Set exercise: Find the word "joints" in the data. Return every line where it appears.

Supplied information:
* Begin *

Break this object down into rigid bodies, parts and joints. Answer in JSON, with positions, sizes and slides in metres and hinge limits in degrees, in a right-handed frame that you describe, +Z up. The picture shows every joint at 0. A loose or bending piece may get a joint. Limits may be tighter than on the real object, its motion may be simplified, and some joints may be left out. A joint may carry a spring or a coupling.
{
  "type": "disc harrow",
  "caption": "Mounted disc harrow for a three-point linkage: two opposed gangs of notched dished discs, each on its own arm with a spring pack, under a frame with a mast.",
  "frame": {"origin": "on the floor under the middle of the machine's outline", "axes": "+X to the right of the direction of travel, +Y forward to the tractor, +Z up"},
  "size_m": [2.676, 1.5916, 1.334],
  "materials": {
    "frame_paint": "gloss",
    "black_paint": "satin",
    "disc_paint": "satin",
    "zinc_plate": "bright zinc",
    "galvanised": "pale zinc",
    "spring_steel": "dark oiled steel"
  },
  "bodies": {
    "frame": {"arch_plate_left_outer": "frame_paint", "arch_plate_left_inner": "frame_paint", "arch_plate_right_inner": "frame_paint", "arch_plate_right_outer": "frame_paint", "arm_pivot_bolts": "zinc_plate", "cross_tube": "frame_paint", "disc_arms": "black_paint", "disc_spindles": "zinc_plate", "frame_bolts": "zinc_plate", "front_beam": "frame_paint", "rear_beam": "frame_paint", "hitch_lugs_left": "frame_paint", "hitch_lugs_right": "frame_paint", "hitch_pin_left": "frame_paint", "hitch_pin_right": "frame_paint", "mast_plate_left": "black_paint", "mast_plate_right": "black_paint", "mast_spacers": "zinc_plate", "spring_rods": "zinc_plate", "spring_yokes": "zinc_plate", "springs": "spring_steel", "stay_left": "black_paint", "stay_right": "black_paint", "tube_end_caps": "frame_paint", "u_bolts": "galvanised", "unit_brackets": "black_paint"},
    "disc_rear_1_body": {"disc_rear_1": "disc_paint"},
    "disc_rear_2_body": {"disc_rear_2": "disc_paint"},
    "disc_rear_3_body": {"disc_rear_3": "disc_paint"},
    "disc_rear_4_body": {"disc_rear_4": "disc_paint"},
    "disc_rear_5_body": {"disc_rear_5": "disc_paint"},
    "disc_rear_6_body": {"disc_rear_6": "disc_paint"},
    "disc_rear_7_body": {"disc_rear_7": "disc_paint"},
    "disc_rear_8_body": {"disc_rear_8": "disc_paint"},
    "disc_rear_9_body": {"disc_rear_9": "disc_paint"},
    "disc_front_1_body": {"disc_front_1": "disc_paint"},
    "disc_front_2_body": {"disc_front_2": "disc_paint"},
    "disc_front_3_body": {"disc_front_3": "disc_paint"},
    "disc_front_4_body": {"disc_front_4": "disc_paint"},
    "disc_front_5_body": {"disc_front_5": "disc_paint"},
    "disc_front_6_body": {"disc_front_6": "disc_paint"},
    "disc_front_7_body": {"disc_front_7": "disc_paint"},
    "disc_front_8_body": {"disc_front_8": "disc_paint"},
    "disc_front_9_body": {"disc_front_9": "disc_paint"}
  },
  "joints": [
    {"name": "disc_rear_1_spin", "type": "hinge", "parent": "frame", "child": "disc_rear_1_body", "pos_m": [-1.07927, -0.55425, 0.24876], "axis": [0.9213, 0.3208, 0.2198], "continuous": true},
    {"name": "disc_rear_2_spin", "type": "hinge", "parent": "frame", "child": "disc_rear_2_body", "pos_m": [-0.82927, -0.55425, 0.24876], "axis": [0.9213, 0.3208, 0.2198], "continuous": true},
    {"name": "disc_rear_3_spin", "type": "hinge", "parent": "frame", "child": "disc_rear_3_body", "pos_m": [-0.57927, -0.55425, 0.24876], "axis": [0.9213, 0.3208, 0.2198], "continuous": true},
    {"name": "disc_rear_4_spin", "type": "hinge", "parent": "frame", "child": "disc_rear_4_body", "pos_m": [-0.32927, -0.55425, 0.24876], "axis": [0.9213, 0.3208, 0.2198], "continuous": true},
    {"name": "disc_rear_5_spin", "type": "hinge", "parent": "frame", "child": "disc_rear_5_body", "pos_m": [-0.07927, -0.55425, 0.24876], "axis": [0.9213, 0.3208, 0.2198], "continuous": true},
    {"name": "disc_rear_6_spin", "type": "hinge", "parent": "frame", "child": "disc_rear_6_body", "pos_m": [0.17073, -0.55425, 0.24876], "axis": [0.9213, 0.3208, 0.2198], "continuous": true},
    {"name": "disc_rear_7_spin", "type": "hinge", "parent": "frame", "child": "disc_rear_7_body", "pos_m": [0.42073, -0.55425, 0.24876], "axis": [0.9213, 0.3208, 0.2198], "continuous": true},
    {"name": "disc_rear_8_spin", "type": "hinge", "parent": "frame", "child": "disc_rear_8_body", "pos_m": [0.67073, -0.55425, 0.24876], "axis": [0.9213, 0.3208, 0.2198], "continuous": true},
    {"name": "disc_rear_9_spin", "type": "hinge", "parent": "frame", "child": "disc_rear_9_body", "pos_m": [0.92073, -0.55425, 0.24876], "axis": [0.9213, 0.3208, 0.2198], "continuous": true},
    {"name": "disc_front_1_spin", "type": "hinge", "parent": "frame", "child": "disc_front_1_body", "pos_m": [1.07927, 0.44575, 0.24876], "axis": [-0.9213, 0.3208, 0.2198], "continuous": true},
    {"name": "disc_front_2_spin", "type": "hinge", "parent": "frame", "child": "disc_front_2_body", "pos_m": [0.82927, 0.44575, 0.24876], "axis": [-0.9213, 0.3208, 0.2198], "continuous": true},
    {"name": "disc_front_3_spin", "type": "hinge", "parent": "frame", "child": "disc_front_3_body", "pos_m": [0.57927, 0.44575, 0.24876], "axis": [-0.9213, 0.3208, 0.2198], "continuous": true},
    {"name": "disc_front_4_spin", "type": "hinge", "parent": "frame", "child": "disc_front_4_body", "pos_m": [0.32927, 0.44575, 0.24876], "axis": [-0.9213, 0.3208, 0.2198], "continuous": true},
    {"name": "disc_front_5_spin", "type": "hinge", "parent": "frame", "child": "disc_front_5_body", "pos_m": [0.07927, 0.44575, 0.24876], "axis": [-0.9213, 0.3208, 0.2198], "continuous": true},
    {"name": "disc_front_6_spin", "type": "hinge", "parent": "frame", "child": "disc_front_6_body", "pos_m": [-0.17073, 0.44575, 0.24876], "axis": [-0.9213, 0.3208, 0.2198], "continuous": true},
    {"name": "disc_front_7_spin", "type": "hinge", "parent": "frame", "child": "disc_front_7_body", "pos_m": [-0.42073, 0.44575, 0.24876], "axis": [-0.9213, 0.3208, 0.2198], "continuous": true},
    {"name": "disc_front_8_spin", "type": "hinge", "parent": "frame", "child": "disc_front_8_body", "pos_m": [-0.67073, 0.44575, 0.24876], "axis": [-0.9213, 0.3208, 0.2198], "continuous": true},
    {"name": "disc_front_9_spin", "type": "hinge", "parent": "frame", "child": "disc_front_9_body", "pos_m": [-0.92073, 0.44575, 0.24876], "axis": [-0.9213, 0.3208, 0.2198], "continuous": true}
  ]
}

* End *

The result:
Break this object down into rigid bodies, parts and joints. Answer in JSON, with positions, sizes and slides in metres and hinge limits in degrees, in a right-handed frame that you describe, +Z up. The picture shows every joint at 0. A loose or bending piece may get a joint. Limits may be tighter than on the real object, its motion may be simplified, and some joints may be left out. A joint may carry a spring or a coupling.
  "joints": [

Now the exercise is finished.